STORED DATA:
★ ★ ★ ★ ★

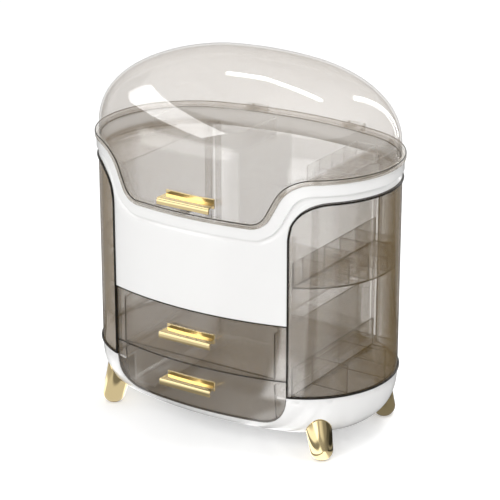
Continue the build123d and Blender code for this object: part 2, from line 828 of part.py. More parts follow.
with BuildPart() as dome_lid:
    with BuildSketch(Plane.XY.offset(dip_bottom)):
        oval(lid_inset)
        oval(lid_inset + lid_wall, mode=Mode.SUBTRACT)
    extrude(amount=shoulder_height - dip_bottom)
    with BuildSketch(Plane.XZ):
        dip_area(move_gap, dip_bottom - dip_depth)
    extrude(amount=reach, mode=Mode.SUBTRACT)
    with BuildSketch(Plane.XZ):
        patch(-reach, reach, dip_bottom - dip_depth, rim_height + move_gap)
    extrude(amount=-reach, mode=Mode.SUBTRACT)
    add(dip_band(-flange_proud, lid_inset + lid_wall / 2, move_gap, move_gap + flange_height))
    add(lid_lugs.part)
    add(dome_skin.part)
    add(pull_holes(pull_levels["lid"], pull_screw_radius + seat_gap), mode=Mode.SUBTRACT)
dome_lid.part.label = "dome_lid"
export_step(dome_lid.part, "parts/dome_lid.step")

with BuildPart() as lid_hinge_pins:
    pin_length = lid_knuckle_width + 2 * (frame_knuckle_width + move_gap)
    for side in (-1, 1):
        with BuildSketch(Plane.YZ.offset(side * lid_hinge_x - pin_length / 2)):
            with Locations((lid_axis_y, lid_axis_z)):
                Circle(hinge_pin_radius)
        extrude(amount=pin_length)
lid_hinge_pins.part.label = "lid_hinge_pins"
export_step(lid_hinge_pins.part, "parts/lid_hinge_pins.step")

# Upper drawer: a curved front wider than the tray behind it
upper_tray_bottom = shelf_bottom + shelf_plate + move_gap
front_side = front_half_width - move_gap
tray_side = drawer_half_width - tray_wall
with BuildPart() as upper_drawer:
    with BuildSketch(Plane.XY.offset(drawer_split + move_gap)):
        oval(0)
        oval(wall, mode=Mode.SUBTRACT)
        patch(-front_side, front_side, -reach, 0, mode=Mode.INTERSECT)
    extrude(amount=upper_front_height - 2 * move_gap)
    with BuildSketch(Plane.XY.offset(upper_tray_bottom)):
        oval(wall / 2)
        patch(-drawer_half_width, drawer_half_width, -reach, drawer_back, mode=Mode.INTERSECT)
    extrude(amount=upper_tray_height)
    with BuildSketch(Plane.XY.offset(upper_tray_bottom + tray_wall)):
        oval(wall)
        patch(-tray_side, tray_side, -reach, drawer_back - tray_wall, mode=Mode.INTERSECT)
    extrude(amount=upper_tray_height, mode=Mode.SUBTRACT)
    add(pull_holes(pull_levels["upper_drawer"], pull_screw_radius + seat_gap), mode=Mode.SUBTRACT)
upper_drawer.part.label = "upper_drawer"
export_step(upper_drawer.part, "parts/upper_drawer.step")

# Lower drawer: its front carries on the round of the bowl
lower_tray_bottom = lip_top + move_gap
lower_outer = bowl_form(0, drawer_split - move_gap)
lower_inner = bowl_form(wall, drawer_split + plate)

with BuildPart() as lower_tray:
    with BuildSketch(Plane.XY.offset(lower_tray_bottom)):
        patch(-drawer_half_width, drawer_half_width, -reach, drawer_back)
    extrude(amount=lower_tray_height)
    add(lower_outer, mode=Mode.INTERSECT)
    with BuildSketch(Plane.XZ):
        drawer_area(0)
    extrude(amount=reach, both=True, mode=Mode.INTERSECT)

with BuildPart() as lower_hollow:
    with BuildSketch(Plane.XY.offset(lower_tray_bottom + tray_wall)):
        patch(-tray_side, tray_side, -reach, drawer_back - tray_wall)
    extrude(amount=lower_tray_height)
    add(lower_inner, mode=Mode.INTERSECT)
    with BuildSketch(Plane.XZ):
        drawer_area(-tray_wall)
        patch(-reach, reach, drawer_split - 2 * tray_wall, drawer_split + tray_wall)
    extrude(amount=reach, both=True, mode=Mode.INTERSECT)

with BuildPart() as lower_drawer:
    add(lower_outer)
    add(lower_inner, mode=Mode.SUBTRACT)
    add(front_prism(0), mode=Mode.INTERSECT)
    add(lower_tray.part)
    add(lower_hollow.part, mode=Mode.SUBTRACT)
    add(pull_holes(pull_levels["lower_drawer"], pull_screw_radius + seat_gap), mode=Mode.SUBTRACT)
lower_drawer.part.label = "lower_drawer"
export_step(lower_drawer.part, "parts/lower_drawer.step")
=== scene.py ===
from math import asin, atan2, cos, hypot, pi, radians, sin, sqrt, tan

import bmesh
import bpy
from mathutils import Matrix, Vector


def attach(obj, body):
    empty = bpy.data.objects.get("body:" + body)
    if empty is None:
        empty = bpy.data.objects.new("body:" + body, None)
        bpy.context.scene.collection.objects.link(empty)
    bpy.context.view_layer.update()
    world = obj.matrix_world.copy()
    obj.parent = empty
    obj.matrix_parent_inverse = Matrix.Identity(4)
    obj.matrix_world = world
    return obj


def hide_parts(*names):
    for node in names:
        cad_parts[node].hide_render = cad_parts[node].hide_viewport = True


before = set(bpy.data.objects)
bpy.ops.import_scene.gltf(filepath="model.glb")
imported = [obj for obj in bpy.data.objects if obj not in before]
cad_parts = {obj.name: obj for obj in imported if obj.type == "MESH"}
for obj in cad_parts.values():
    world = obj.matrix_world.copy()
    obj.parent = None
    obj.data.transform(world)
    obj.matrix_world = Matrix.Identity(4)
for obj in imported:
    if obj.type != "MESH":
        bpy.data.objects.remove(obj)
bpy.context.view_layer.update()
scene = bpy.context.scene
scene.view_settings.view_transform = "Standard"
# A line of sight crosses many clear layers: walls, wings and cells, and the lid over them
scene.cycles.transparent_max_bounces = 40

# White base bowl
# Injection-moulded gloss white plastic, drawn in below like a dish, with an open bay in front for the
# lower drawer. It is one moulding, and its wall is the same all over.
END_X, END_R = 0.0710, 0.0965
CROWN_Y, CROWN_R = 0.260571, 0.366571
JOINT_TURN = atan2(END_X, CROWN_Y)
BASE_BOTTOM, BASE_TOP = 0.0165, 0.0696
BOWL_INSET, BOWL_POWER = 0.0568, 2.52
LIP_TOP, BAY_HALF, BAY_CORNER = 0.0357, 0.1046, 0.0320
WALL, FINE_EDGE, BOWL_EDGE = 0.0024, 0.0003, 0.0005
SAME_TURN, LEAST_TURN, MERGE_DIST, SHARP_ANGLE = 1e-6, 1e-3, 2e-6, radians(40)


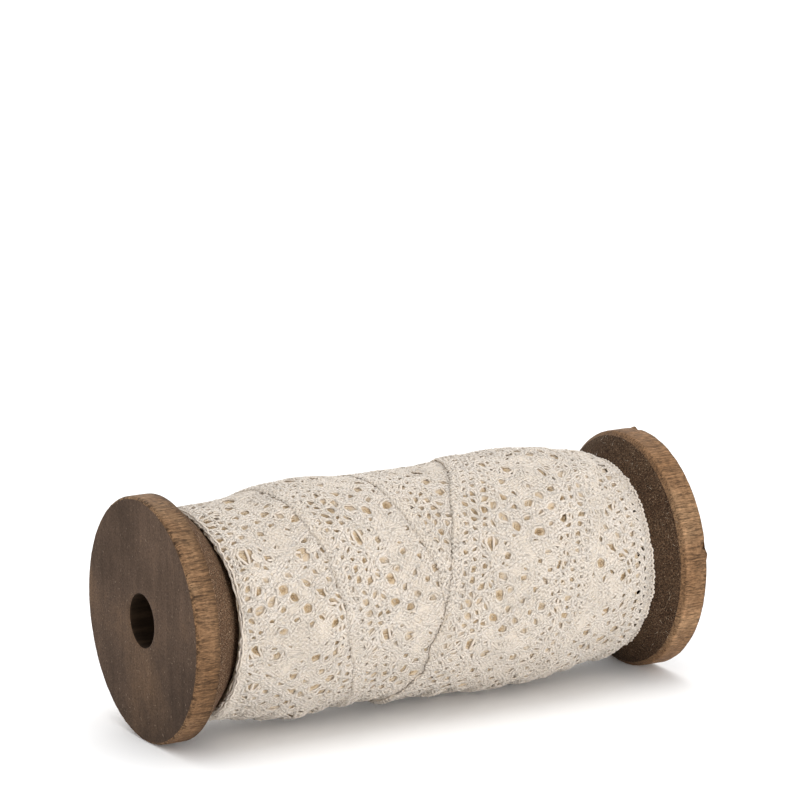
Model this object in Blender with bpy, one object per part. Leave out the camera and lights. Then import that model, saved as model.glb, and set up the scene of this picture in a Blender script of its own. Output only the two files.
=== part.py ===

★ ★ ★ ★ ★

Quote each line of the listing above exactly.

EXERCISE OUTPUT:
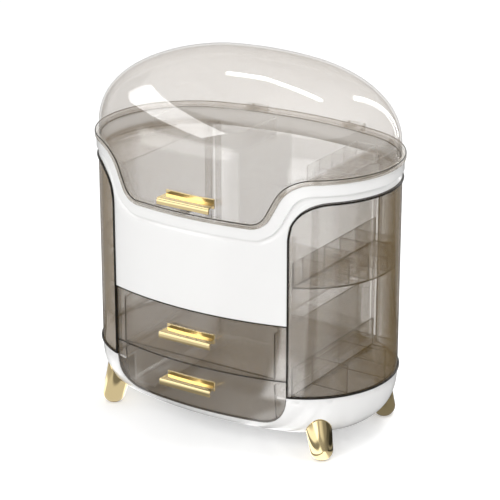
Continue the build123d and Blender code for this object: part 2, from line 828 of part.py. More parts follow.
with BuildPart() as dome_lid:
    with BuildSketch(Plane.XY.offset(dip_bottom)):
        oval(lid_inset)
        oval(lid_inset + lid_wall, mode=Mode.SUBTRACT)
    extrude(amount=shoulder_height - dip_bottom)
    with BuildSketch(Plane.XZ):
        dip_area(move_gap, dip_bottom - dip_depth)
    extrude(amount=reach, mode=Mode.SUBTRACT)
    with BuildSketch(Plane.XZ):
        patch(-reach, reach, dip_bottom - dip_depth, rim_height + move_gap)
    extrude(amount=-reach, mode=Mode.SUBTRACT)
    add(dip_band(-flange_proud, lid_inset + lid_wall / 2, move_gap, move_gap + flange_height))
    add(lid_lugs.part)
    add(dome_skin.part)
    add(pull_holes(pull_levels["lid"], pull_screw_radius + seat_gap), mode=Mode.SUBTRACT)
dome_lid.part.label = "dome_lid"
export_step(dome_lid.part, "parts/dome_lid.step")

with BuildPart() as lid_hinge_pins:
    pin_length = lid_knuckle_width + 2 * (frame_knuckle_width + move_gap)
    for side in (-1, 1):
        with BuildSketch(Plane.YZ.offset(side * lid_hinge_x - pin_length / 2)):
            with Locations((lid_axis_y, lid_axis_z)):
                Circle(hinge_pin_radius)
        extrude(amount=pin_length)
lid_hinge_pins.part.label = "lid_hinge_pins"
export_step(lid_hinge_pins.part, "parts/lid_hinge_pins.step")

# Upper drawer: a curved front wider than the tray behind it
upper_tray_bottom = shelf_bottom + shelf_plate + move_gap
front_side = front_half_width - move_gap
tray_side = drawer_half_width - tray_wall
with BuildPart() as upper_drawer:
    with BuildSketch(Plane.XY.offset(drawer_split + move_gap)):
        oval(0)
        oval(wall, mode=Mode.SUBTRACT)
        patch(-front_side, front_side, -reach, 0, mode=Mode.INTERSECT)
    extrude(amount=upper_front_height - 2 * move_gap)
    with BuildSketch(Plane.XY.offset(upper_tray_bottom)):
        oval(wall / 2)
        patch(-drawer_half_width, drawer_half_width, -reach, drawer_back, mode=Mode.INTERSECT)
    extrude(amount=upper_tray_height)
    with BuildSketch(Plane.XY.offset(upper_tray_bottom + tray_wall)):
        oval(wall)
        patch(-tray_side, tray_side, -reach, drawer_back - tray_wall, mode=Mode.INTERSECT)
    extrude(amount=upper_tray_height, mode=Mode.SUBTRACT)
    add(pull_holes(pull_levels["upper_drawer"], pull_screw_radius + seat_gap), mode=Mode.SUBTRACT)
upper_drawer.part.label = "upper_drawer"
export_step(upper_drawer.part, "parts/upper_drawer.step")

# Lower drawer: its front carries on the round of the bowl
lower_tray_bottom = lip_top + move_gap
lower_outer = bowl_form(0, drawer_split - move_gap)
lower_inner = bowl_form(wall, drawer_split + plate)

with BuildPart() as lower_tray:
    with BuildSketch(Plane.XY.offset(lower_tray_bottom)):
        patch(-drawer_half_width, drawer_half_width, -reach, drawer_back)
    extrude(amount=lower_tray_height)
    add(lower_outer, mode=Mode.INTERSECT)
    with BuildSketch(Plane.XZ):
        drawer_area(0)
    extrude(amount=reach, both=True, mode=Mode.INTERSECT)

with BuildPart() as lower_hollow:
    with BuildSketch(Plane.XY.offset(lower_tray_bottom + tray_wall)):
        patch(-tray_side, tray_side, -reach, drawer_back - tray_wall)
    extrude(amount=lower_tray_height)
    add(lower_inner, mode=Mode.INTERSECT)
    with BuildSketch(Plane.XZ):
        drawer_area(-tray_wall)
        patch(-reach, reach, drawer_split - 2 * tray_wall, drawer_split + tray_wall)
    extrude(amount=reach, both=True, mode=Mode.INTERSECT)

with BuildPart() as lower_drawer:
    add(lower_outer)
    add(lower_inner, mode=Mode.SUBTRACT)
    add(front_prism(0), mode=Mode.INTERSECT)
    add(lower_tray.part)
    add(lower_hollow.part, mode=Mode.SUBTRACT)
    add(pull_holes(pull_levels["lower_drawer"], pull_screw_radius + seat_gap), mode=Mode.SUBTRACT)
lower_drawer.part.label = "lower_drawer"
export_step(lower_drawer.part, "parts/lower_drawer.step")
=== scene.py ===
from math import asin, atan2, cos, hypot, pi, radians, sin, sqrt, tan

import bmesh
import bpy
from mathutils import Matrix, Vector


def attach(obj, body):
    empty = bpy.data.objects.get("body:" + body)
    if empty is None:
        empty = bpy.data.objects.new("body:" + body, None)
        bpy.context.scene.collection.objects.link(empty)
    bpy.context.view_layer.update()
    world = obj.matrix_world.copy()
    obj.parent = empty
    obj.matrix_parent_inverse = Matrix.Identity(4)
    obj.matrix_world = world
    return obj


def hide_parts(*names):
    for node in names:
        cad_parts[node].hide_render = cad_parts[node].hide_viewport = True


before = set(bpy.data.objects)
bpy.ops.import_scene.gltf(filepath="model.glb")
imported = [obj for obj in bpy.data.objects if obj not in before]
cad_parts = {obj.name: obj for obj in imported if obj.type == "MESH"}
for obj in cad_parts.values():
    world = obj.matrix_world.copy()
    obj.parent = None
    obj.data.transform(world)
    obj.matrix_world = Matrix.Identity(4)
for obj in imported:
    if obj.type != "MESH":
        bpy.data.objects.remove(obj)
bpy.context.view_layer.update()
scene = bpy.context.scene
scene.view_settings.view_transform = "Standard"
# A line of sight crosses many clear layers: walls, wings and cells, and the lid over them
scene.cycles.transparent_max_bounces = 40

# White base bowl
# Injection-moulded gloss white plastic, drawn in below like a dish, with an open bay in front for the
# lower drawer. It is one moulding, and its wall is the same all over.
END_X, END_R = 0.0710, 0.0965
CROWN_Y, CROWN_R = 0.260571, 0.366571
JOINT_TURN = atan2(END_X, CROWN_Y)
BASE_BOTTOM, BASE_TOP = 0.0165, 0.0696
BOWL_INSET, BOWL_POWER = 0.0568, 2.52
LIP_TOP, BAY_HALF, BAY_CORNER = 0.0357, 0.1046, 0.0320
WALL, FINE_EDGE, BOWL_EDGE = 0.0024, 0.0003, 0.0005
SAME_TURN, LEAST_TURN, MERGE_DIST, SHARP_ANGLE = 1e-6, 1e-3, 2e-6, radians(40)


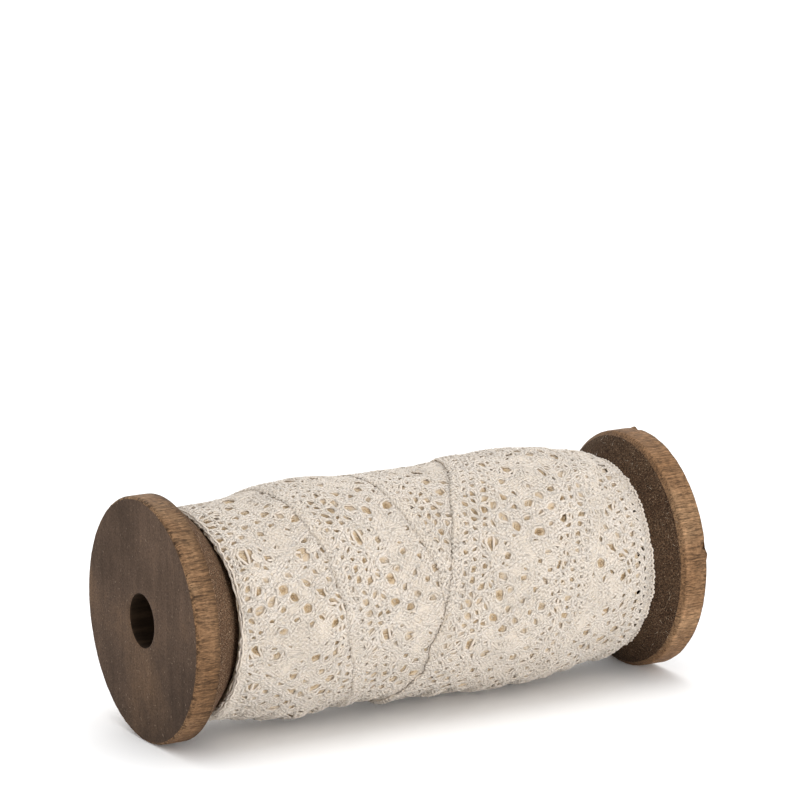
Model this object in Blender with bpy, one object per part. Leave out the camera and lights. Then import that model, saved as model.glb, and set up the scene of this picture in a Blender script of its own. Output only the two files.
=== part.py ===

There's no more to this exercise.